La pittura di Michetti

Nel 1867 giungeva a Napoli dalla nativa Tocco di Casauria, presso Pescara, Francesco Paolo Michetti.
L’abruzzese, nato nel 1851, mostrò sempre attenzione per gli aspetti tipici e folcloristici della vita sociale con una vena spiccatamente illustrativa, lo fece nella capitale del Regno delle due Sicilie morente come lo aveva fatto al cospetto dei monti della Maiella e del Morrone.

Il suo soggiorno napoletano, nonostante la breve durata di appena due anni, fu assai fecondo e decisivo per la sua arte, almeno quanto il successivo incontro col conterraneo D’Annunzio.

E’ a Napoli che egli si formò conservando per tutta la carriera qualcosa di Morelli e di Palazzi, i grandi maestri della pittura verista e storica. Non solo Michetti fece propri gli insegnamenti della pittura locale, ma riscosse un successo notevole reinerpretando i suoi schemi.

Fu molto apprezzato dai contemporanei grazie ad un realismo esteriore e teatrale fortemente ispirato dall’ambiente abruzzese. A causa di problemi disciplinari abbandonò temporaneamente l’Accademia napoletana per far ritorno in Abruzzo, poi si decise ad intraprendere un viaggio a Parigi assicurandosi, tramite Giuseppe de Nittis, la partecipazione agli ambitissimi salons parigini raccogliendo apprezzamenti continui.

“La Processione del Corpus Domini” o “Il Voto”, per esempio, risultano ancora oggi opere fresche di vivace cromatismo, ai limiti dell’esattezza fotografica. I temi popolari e folcloristici erano sempre sviluppati con grave sensibilità cromatica esattamente come in “La raccolta delle zucche” che sviluppa temi popolari e folcloristici con grave sensibilità cromatica.

Questo dipinto deve gran parte della sua popolarità alla penna di Gabriele D’Annunzio che nel 1883 così lo descrisse: “Il paesaggio è di Bolognano, un fondo di paesaggio roccioso, erto, a strisce bianche, grigiastre e rossigne di ruggine, che fa pensare a una ruina immane di pagoda, a frammenti di colossi buddistici.

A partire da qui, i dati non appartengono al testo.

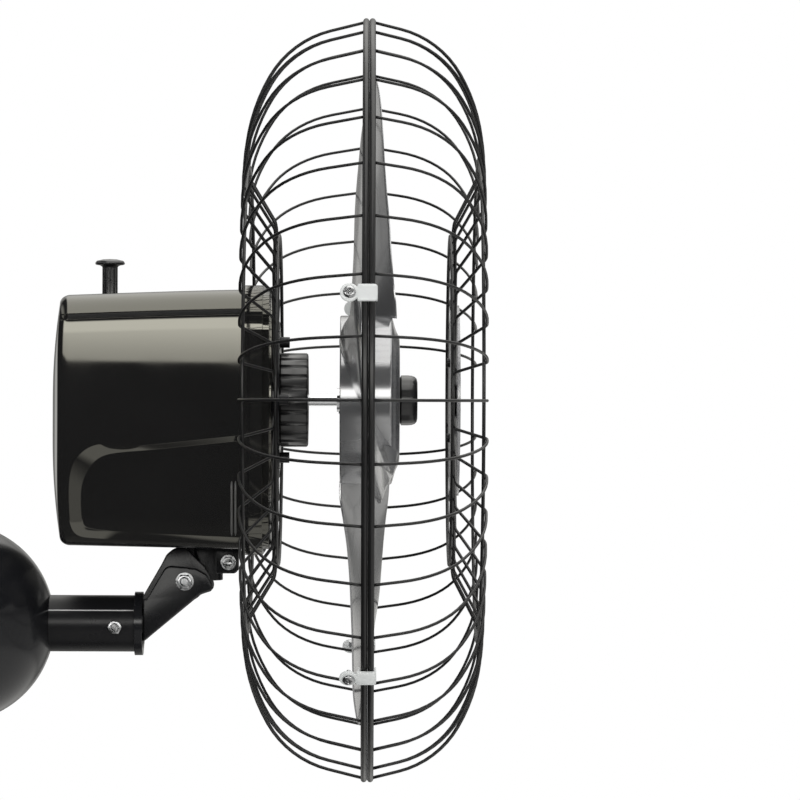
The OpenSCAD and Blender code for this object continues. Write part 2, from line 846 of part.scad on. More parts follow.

Un vapore latteo fluttua nell’aria mattinale, sale dalli acquitrini verdognoli; e le piante dalle larghe foglie ruvide serpeggiano, s’intrecciano sul terreno, si levano in gruppi per l’alto. Per quella freschezza vaporosa vengono uomini e donne con enormi ‘cocozze’ in capo, ‘cocozze’ gialle, verdi chiazzate, di strane forme, di strani contorcimenti, simili a teschi mostruosi, a vasi guasti da gonfiori, a trombe barbariche, a tronchi di grossi rettili disseccati. È un effetto fantastico, quasi di sogno; ma la scena è reale” .

Una visione decadente, un forte cromatismo, un respiro pittorico europeo si respirano poi in “Gli Storpi” e “Le Serpi” che portarono in alto la sua fama nel momento culminante del suo estro verista.

“La figlia di Iorio” è la tela che trionfò alla Biennale di Venezia del 1895. Da questo dipinto Gabriele D’Annunzio trasse ispirazione per l’omonima tragedia del 1904. I due artisti cementificarono la comunione di ideali nel Convento di Francavilla al Mare, in provincia di Chieti. Quì, in questo edificio quattrocentesco, proprietà di Michetti, si incontrarono ripetutamente Francesco Paolo Tosti, Costantino Barbella, Basilio Cascella, Edoardo Scarfoglio e Matilde Serao, fior fiore del mondo culturale ed avanguardistico dell’epoca.

Michetti rappresentò il dramma di Mila di Codro, figlia di Iorio, la donna perseguitata e bandita, condannata dalla rigida morale perché ritenuta di facili costumi ma desiderata dagli uomini che, seduti sul ciglio di un monte, la guardano andar via mentre si fa schermo del viso con un mantello rosso. Sullo sfondo di pennellate ruvide si staglia la bianca mole della Maiella, incrollabile scenario della sua infanzia.